[Items from a dataset]
********

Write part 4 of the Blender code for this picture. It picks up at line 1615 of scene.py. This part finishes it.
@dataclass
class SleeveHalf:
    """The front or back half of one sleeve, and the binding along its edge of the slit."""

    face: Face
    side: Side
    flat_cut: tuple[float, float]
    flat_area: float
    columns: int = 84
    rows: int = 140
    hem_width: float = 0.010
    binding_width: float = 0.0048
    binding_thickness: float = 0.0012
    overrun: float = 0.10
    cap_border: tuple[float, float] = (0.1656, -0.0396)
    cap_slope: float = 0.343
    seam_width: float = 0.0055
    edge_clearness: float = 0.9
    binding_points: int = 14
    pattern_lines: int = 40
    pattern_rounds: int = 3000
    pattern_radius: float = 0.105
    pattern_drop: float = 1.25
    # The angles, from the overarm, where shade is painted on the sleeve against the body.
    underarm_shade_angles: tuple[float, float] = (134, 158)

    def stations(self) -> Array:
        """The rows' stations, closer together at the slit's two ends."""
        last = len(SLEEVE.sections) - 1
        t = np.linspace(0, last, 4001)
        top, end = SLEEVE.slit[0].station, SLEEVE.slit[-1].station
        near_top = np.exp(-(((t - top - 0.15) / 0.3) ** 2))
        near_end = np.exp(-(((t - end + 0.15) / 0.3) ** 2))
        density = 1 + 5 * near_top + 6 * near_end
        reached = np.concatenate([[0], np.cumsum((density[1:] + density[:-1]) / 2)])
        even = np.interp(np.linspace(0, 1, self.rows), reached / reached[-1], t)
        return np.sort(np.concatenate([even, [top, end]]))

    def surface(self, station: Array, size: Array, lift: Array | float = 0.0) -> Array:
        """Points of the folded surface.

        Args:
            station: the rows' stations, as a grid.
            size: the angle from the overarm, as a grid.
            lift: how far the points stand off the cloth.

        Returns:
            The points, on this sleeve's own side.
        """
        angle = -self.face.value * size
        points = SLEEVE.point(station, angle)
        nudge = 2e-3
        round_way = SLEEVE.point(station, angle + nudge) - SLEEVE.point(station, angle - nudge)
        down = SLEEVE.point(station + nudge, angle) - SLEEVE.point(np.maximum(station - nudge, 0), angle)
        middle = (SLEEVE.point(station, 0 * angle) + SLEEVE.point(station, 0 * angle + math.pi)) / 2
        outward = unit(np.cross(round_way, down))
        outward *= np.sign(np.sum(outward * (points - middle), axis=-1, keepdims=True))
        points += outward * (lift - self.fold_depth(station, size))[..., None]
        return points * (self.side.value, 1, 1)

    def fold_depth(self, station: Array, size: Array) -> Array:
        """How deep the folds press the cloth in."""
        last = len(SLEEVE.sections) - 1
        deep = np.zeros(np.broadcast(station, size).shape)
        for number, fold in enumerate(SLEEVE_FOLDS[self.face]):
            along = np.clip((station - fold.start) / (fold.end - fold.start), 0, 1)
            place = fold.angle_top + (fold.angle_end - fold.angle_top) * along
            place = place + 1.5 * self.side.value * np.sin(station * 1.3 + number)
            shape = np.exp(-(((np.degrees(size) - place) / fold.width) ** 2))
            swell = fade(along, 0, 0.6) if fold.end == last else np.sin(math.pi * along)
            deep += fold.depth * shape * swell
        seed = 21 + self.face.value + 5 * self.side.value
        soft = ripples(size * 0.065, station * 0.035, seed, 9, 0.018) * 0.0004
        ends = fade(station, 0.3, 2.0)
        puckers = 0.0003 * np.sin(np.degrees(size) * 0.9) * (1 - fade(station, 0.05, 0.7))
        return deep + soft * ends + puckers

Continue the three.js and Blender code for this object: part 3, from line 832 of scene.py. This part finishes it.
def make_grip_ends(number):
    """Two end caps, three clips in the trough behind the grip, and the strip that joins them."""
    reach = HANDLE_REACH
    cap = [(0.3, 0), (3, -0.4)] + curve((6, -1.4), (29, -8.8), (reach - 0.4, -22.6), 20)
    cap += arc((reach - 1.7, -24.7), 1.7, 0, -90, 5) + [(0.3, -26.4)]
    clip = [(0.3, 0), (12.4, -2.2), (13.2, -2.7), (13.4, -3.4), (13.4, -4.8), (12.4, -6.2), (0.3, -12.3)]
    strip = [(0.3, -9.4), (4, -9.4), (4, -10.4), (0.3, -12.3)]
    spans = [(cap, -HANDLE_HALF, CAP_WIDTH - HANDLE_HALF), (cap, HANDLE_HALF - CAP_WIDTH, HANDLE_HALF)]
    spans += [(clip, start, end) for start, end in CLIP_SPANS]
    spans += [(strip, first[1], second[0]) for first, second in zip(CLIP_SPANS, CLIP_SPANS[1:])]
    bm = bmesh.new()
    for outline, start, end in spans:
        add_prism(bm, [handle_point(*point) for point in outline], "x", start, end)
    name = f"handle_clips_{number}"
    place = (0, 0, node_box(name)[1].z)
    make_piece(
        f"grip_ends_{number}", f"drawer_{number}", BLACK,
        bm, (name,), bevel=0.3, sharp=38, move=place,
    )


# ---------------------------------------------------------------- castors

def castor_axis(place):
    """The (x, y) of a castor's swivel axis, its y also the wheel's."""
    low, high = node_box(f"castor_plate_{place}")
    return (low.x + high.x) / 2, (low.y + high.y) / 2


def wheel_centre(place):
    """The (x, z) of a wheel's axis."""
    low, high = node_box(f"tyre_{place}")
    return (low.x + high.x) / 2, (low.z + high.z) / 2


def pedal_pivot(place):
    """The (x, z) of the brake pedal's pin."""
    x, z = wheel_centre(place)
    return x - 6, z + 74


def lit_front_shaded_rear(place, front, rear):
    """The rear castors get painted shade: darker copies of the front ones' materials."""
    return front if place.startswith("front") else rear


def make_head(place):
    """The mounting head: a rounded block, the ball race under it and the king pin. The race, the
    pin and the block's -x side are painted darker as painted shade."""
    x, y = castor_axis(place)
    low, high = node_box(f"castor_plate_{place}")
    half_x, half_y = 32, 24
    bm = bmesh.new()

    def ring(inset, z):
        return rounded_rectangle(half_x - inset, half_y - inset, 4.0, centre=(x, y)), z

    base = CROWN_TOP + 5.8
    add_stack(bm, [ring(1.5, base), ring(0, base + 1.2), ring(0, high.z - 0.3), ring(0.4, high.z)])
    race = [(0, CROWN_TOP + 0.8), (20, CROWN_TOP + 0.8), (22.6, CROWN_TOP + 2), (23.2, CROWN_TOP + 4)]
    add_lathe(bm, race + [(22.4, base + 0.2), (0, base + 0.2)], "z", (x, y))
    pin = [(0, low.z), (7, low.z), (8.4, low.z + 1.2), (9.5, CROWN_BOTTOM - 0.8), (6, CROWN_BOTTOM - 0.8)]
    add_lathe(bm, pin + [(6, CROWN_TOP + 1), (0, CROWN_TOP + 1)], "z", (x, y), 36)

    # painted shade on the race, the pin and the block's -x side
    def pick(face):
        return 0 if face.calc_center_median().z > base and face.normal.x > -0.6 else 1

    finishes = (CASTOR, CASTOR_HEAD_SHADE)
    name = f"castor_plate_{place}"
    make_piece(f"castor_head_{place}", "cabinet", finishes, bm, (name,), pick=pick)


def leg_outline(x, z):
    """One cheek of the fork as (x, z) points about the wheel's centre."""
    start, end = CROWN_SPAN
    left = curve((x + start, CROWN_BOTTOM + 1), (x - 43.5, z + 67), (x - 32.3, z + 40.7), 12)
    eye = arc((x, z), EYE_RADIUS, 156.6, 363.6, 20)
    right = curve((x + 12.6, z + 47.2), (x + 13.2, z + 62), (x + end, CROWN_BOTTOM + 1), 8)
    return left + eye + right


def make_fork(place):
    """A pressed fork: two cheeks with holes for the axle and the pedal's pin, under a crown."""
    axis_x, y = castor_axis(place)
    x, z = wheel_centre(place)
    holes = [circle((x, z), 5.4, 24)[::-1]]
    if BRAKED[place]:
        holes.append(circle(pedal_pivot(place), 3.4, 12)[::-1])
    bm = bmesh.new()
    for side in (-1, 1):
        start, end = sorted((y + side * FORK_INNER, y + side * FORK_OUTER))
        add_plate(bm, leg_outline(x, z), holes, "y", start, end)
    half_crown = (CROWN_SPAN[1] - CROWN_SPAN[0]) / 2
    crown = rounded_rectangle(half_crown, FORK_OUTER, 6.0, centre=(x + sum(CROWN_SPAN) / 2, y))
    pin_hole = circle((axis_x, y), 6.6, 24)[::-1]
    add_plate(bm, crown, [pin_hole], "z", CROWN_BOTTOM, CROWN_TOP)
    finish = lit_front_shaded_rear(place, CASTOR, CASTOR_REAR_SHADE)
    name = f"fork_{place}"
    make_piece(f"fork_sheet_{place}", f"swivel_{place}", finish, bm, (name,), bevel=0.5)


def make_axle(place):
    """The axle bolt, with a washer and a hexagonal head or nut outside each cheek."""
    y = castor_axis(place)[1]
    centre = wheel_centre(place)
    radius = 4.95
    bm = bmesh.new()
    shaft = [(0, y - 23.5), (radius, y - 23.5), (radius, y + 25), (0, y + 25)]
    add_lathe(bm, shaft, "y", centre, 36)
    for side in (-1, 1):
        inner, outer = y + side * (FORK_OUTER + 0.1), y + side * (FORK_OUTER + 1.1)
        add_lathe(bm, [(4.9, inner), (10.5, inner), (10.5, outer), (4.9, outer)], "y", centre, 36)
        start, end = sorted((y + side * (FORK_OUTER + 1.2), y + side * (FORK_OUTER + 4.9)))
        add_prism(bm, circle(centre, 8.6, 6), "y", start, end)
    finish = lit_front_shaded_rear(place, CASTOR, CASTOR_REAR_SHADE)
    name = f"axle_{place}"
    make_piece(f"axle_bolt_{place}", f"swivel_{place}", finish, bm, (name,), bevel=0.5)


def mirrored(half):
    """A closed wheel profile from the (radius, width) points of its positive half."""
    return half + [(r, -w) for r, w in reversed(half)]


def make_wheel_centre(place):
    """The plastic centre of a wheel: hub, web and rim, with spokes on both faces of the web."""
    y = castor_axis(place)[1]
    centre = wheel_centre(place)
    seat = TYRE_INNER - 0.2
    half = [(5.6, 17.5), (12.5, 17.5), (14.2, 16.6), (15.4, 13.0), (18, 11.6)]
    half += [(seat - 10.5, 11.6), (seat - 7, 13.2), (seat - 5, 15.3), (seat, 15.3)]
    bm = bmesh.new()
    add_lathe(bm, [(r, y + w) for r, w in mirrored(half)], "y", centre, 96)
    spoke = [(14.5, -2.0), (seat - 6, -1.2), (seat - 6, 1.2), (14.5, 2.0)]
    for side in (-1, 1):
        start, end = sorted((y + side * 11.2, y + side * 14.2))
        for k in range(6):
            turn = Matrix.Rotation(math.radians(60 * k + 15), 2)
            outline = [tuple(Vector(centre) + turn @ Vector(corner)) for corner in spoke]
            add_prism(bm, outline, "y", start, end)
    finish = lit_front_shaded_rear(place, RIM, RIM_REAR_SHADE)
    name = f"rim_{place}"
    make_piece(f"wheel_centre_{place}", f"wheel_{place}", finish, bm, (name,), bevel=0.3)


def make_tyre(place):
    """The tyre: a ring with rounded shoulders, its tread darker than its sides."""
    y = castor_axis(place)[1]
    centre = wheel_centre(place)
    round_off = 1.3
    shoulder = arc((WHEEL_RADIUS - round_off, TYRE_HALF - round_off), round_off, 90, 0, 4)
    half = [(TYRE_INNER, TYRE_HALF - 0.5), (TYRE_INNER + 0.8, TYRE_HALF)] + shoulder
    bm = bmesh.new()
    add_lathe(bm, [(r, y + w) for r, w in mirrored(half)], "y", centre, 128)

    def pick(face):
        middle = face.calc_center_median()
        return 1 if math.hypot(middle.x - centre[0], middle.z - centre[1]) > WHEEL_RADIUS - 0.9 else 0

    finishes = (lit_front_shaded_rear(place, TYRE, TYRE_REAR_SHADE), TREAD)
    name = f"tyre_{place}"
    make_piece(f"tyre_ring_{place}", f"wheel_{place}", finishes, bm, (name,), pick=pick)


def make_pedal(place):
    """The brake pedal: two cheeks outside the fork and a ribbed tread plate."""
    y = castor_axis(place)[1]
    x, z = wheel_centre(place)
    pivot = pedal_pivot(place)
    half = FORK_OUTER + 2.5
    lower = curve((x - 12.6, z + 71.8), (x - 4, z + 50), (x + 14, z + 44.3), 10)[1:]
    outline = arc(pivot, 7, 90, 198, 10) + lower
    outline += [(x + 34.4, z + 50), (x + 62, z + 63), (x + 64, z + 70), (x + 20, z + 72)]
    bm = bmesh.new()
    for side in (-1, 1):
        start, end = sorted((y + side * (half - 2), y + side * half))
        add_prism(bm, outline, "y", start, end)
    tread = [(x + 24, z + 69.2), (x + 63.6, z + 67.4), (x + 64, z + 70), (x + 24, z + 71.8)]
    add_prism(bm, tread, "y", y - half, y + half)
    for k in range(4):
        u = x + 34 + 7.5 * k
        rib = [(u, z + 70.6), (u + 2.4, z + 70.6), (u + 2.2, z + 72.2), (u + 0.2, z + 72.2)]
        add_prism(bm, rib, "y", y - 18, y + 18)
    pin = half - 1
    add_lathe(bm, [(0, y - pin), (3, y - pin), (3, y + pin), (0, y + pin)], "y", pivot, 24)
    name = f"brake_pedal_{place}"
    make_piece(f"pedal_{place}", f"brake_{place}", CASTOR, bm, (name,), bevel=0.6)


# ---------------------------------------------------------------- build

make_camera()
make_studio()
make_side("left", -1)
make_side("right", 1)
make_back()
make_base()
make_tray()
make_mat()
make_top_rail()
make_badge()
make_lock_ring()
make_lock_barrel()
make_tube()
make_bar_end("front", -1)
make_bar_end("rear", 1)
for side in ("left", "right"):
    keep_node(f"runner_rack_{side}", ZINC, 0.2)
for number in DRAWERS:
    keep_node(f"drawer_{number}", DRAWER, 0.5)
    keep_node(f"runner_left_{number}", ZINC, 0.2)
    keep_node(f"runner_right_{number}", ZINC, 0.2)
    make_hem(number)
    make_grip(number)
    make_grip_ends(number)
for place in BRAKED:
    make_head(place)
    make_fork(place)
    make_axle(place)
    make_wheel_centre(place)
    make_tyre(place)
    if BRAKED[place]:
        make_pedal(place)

********

» Written request: Return only the lines spanning from the first line of the material through the line with "front or back", copied exactly, both ends kept.

» Response:
Write part 4 of the Blender code for this picture. It picks up at line 1615 of scene.py. This part finishes it.
@dataclass
class SleeveHalf:
    """The front or back half of one sleeve, and the binding along its edge of the slit."""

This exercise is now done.